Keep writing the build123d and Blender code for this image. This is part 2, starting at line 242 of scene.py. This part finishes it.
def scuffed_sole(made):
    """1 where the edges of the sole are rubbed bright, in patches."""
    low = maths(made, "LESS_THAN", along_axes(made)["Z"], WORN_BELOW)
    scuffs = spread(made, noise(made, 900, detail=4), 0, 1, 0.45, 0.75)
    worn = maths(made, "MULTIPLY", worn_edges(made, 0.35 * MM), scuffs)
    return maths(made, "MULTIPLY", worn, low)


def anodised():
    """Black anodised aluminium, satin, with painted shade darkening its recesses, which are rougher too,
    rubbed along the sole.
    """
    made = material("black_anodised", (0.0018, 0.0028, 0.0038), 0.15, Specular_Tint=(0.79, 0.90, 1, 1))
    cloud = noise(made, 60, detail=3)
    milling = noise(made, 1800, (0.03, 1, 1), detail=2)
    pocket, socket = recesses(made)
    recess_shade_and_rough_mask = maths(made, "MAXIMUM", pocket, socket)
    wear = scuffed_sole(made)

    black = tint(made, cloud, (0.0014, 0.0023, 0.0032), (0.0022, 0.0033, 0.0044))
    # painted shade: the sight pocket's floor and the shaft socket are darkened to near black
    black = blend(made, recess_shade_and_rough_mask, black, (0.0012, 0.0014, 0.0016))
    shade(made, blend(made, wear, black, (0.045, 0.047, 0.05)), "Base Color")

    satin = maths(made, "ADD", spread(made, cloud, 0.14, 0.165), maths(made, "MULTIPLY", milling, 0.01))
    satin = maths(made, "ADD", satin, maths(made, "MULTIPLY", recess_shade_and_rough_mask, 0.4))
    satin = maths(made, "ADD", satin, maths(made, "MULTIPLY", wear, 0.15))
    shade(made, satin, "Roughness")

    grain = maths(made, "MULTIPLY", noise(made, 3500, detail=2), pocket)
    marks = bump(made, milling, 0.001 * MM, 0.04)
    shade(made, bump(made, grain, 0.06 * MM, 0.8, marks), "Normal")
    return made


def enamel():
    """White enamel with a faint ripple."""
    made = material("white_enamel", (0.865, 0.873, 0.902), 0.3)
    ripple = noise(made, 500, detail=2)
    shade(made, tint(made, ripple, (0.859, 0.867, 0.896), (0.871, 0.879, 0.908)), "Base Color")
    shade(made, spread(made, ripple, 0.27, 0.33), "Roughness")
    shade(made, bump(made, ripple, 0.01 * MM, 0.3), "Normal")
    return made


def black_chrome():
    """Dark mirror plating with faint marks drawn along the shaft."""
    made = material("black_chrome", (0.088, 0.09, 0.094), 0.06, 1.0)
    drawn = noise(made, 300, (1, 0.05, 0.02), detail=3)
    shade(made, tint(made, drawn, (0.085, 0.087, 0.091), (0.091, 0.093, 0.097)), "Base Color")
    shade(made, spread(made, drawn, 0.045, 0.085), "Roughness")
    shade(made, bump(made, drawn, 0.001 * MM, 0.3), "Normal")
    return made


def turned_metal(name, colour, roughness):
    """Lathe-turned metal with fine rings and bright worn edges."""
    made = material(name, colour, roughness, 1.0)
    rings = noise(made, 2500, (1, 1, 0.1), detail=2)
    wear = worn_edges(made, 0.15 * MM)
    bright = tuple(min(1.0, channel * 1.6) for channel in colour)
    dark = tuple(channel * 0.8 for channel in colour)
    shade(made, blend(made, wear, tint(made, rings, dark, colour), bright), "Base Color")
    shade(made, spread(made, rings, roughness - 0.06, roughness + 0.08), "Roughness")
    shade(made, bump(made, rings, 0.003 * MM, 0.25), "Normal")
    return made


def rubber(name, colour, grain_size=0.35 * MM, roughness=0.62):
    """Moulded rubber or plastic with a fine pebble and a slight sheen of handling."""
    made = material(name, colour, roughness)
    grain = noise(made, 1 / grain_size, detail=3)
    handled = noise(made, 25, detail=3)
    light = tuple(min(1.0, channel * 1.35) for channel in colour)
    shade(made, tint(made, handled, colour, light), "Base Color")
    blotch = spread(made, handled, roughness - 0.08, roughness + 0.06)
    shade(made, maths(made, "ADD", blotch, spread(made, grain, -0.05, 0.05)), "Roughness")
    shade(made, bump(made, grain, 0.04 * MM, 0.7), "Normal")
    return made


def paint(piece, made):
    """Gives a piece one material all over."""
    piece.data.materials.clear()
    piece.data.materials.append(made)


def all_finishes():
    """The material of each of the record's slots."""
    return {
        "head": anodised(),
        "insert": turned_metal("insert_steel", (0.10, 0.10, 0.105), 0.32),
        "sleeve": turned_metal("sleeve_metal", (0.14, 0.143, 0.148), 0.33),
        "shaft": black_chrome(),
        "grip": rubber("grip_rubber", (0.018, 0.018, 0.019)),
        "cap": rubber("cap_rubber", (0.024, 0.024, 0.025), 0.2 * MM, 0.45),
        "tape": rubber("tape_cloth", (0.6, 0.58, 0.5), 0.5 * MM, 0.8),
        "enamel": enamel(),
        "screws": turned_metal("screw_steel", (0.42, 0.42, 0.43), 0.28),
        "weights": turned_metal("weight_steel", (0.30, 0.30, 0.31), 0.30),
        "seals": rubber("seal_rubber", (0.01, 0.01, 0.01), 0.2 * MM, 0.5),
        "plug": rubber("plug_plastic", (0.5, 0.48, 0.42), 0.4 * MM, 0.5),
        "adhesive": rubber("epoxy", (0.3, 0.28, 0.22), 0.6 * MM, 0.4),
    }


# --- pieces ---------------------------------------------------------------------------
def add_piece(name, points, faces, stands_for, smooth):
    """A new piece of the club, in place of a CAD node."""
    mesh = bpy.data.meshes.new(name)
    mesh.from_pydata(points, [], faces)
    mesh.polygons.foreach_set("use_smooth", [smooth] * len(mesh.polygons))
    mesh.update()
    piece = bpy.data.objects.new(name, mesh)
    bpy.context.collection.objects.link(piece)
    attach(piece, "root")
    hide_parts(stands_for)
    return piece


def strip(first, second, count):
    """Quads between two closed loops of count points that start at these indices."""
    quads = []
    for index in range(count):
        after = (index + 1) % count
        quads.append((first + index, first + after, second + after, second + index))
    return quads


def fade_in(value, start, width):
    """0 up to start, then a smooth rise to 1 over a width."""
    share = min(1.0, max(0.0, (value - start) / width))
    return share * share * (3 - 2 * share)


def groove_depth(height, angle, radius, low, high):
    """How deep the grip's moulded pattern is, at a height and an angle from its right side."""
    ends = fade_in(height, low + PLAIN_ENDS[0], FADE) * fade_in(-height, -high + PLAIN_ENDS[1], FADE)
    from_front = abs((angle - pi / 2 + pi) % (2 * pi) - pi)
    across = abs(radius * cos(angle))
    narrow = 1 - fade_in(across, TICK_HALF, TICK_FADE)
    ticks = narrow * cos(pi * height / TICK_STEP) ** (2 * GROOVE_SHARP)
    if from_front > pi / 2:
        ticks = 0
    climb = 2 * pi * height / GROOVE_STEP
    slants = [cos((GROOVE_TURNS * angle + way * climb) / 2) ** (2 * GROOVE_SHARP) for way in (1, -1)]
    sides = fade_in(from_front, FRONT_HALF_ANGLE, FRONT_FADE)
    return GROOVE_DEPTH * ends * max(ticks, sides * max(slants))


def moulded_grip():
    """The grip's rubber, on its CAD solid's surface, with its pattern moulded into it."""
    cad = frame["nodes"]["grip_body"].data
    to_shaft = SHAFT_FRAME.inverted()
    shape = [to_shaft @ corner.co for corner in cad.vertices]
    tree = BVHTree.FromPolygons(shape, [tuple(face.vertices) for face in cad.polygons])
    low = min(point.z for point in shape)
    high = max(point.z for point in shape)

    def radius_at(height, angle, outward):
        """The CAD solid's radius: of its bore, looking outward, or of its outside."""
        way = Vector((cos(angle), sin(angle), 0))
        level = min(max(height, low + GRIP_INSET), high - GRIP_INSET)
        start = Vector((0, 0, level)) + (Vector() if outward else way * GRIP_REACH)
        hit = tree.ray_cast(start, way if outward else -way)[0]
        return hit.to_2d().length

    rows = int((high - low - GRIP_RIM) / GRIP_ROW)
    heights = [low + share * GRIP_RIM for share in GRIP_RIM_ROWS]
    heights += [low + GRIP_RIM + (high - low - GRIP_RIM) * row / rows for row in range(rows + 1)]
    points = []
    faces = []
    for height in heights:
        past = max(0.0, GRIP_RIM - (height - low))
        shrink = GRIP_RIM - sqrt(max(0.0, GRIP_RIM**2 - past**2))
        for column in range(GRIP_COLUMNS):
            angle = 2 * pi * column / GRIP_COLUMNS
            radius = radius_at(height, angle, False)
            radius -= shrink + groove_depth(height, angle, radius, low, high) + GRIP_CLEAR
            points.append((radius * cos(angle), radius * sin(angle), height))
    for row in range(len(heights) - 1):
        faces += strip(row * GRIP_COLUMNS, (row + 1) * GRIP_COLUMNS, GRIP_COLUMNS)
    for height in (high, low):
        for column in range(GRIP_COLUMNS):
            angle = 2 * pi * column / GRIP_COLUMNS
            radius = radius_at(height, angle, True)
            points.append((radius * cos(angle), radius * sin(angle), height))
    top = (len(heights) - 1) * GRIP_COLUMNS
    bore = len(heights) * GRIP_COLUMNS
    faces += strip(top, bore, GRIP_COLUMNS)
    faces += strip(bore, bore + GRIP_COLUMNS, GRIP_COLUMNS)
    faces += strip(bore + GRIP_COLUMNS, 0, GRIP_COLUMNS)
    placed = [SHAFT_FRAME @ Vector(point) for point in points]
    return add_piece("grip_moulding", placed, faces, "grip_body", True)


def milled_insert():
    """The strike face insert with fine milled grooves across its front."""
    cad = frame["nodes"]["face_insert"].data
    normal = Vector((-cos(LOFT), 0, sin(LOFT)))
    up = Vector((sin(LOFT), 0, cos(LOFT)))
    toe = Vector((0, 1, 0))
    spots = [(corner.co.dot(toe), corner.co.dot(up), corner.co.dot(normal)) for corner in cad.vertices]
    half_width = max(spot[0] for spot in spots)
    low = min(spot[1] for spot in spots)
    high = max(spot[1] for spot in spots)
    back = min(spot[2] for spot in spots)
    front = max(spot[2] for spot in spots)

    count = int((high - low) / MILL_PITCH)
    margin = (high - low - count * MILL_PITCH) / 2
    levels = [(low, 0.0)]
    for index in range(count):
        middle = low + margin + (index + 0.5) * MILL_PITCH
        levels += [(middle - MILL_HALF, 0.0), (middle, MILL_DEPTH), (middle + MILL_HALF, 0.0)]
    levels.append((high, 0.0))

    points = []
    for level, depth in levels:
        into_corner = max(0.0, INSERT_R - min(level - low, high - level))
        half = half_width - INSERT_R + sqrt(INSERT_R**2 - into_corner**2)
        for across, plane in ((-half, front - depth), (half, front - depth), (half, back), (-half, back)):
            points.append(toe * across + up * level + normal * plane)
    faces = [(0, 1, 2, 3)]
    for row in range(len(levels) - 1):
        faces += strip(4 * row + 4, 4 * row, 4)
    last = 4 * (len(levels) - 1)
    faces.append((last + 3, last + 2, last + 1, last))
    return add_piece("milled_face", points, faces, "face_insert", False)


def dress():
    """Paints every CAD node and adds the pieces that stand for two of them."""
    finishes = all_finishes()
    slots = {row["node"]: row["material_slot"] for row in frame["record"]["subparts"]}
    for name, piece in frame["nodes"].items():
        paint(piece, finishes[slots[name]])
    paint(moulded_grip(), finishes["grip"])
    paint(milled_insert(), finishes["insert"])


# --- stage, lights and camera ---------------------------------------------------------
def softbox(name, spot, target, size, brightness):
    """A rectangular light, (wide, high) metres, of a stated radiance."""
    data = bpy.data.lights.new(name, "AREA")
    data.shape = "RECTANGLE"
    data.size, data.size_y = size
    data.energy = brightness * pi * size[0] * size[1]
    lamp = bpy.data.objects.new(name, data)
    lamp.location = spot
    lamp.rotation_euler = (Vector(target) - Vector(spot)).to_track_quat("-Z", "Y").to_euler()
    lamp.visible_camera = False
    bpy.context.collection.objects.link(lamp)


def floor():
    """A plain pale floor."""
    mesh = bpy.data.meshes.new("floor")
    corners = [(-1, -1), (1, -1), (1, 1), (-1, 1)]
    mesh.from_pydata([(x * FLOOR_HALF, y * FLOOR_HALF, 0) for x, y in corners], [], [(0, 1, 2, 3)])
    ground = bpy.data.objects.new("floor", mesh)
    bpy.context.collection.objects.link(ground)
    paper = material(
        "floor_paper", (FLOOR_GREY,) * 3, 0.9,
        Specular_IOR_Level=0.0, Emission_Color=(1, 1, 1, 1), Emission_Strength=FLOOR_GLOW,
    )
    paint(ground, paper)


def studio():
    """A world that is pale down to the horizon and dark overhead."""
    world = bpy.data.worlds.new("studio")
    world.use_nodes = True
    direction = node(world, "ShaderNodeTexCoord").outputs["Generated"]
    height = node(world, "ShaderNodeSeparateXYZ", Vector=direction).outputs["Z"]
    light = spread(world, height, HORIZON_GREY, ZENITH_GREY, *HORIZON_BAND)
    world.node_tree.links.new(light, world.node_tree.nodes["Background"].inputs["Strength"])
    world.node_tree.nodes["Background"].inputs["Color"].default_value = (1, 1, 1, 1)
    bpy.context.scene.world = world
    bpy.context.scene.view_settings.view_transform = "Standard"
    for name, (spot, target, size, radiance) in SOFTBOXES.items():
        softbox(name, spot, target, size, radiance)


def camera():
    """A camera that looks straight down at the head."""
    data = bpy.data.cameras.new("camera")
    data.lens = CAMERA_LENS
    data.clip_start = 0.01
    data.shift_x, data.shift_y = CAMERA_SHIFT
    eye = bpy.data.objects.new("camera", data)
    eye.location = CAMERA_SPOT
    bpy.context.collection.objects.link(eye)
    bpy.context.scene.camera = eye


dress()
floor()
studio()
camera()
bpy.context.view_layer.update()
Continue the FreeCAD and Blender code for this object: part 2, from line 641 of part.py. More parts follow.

•••••

• **REQUEST**:
Above are the records; print exactly the lines from the line with "hide_parts(stands_for)" to the line with "return share * share * (3 - 2 * share)", including both, and nothing else.

• **FINISHED ANSWER**:
    hide_parts(stands_for)
    return piece


def strip(first, second, count):
    """Quads between two closed loops of count points that start at these indices."""
    quads = []
    for index in range(count):
        after = (index + 1) % count
        quads.append((first + index, first + after, second + after, second + index))
    return quads


def fade_in(value, start, width):
    """0 up to start, then a smooth rise to 1 over a width."""
    share = min(1.0, max(0.0, (value - start) / width))
    return share * share * (3 - 2 * share)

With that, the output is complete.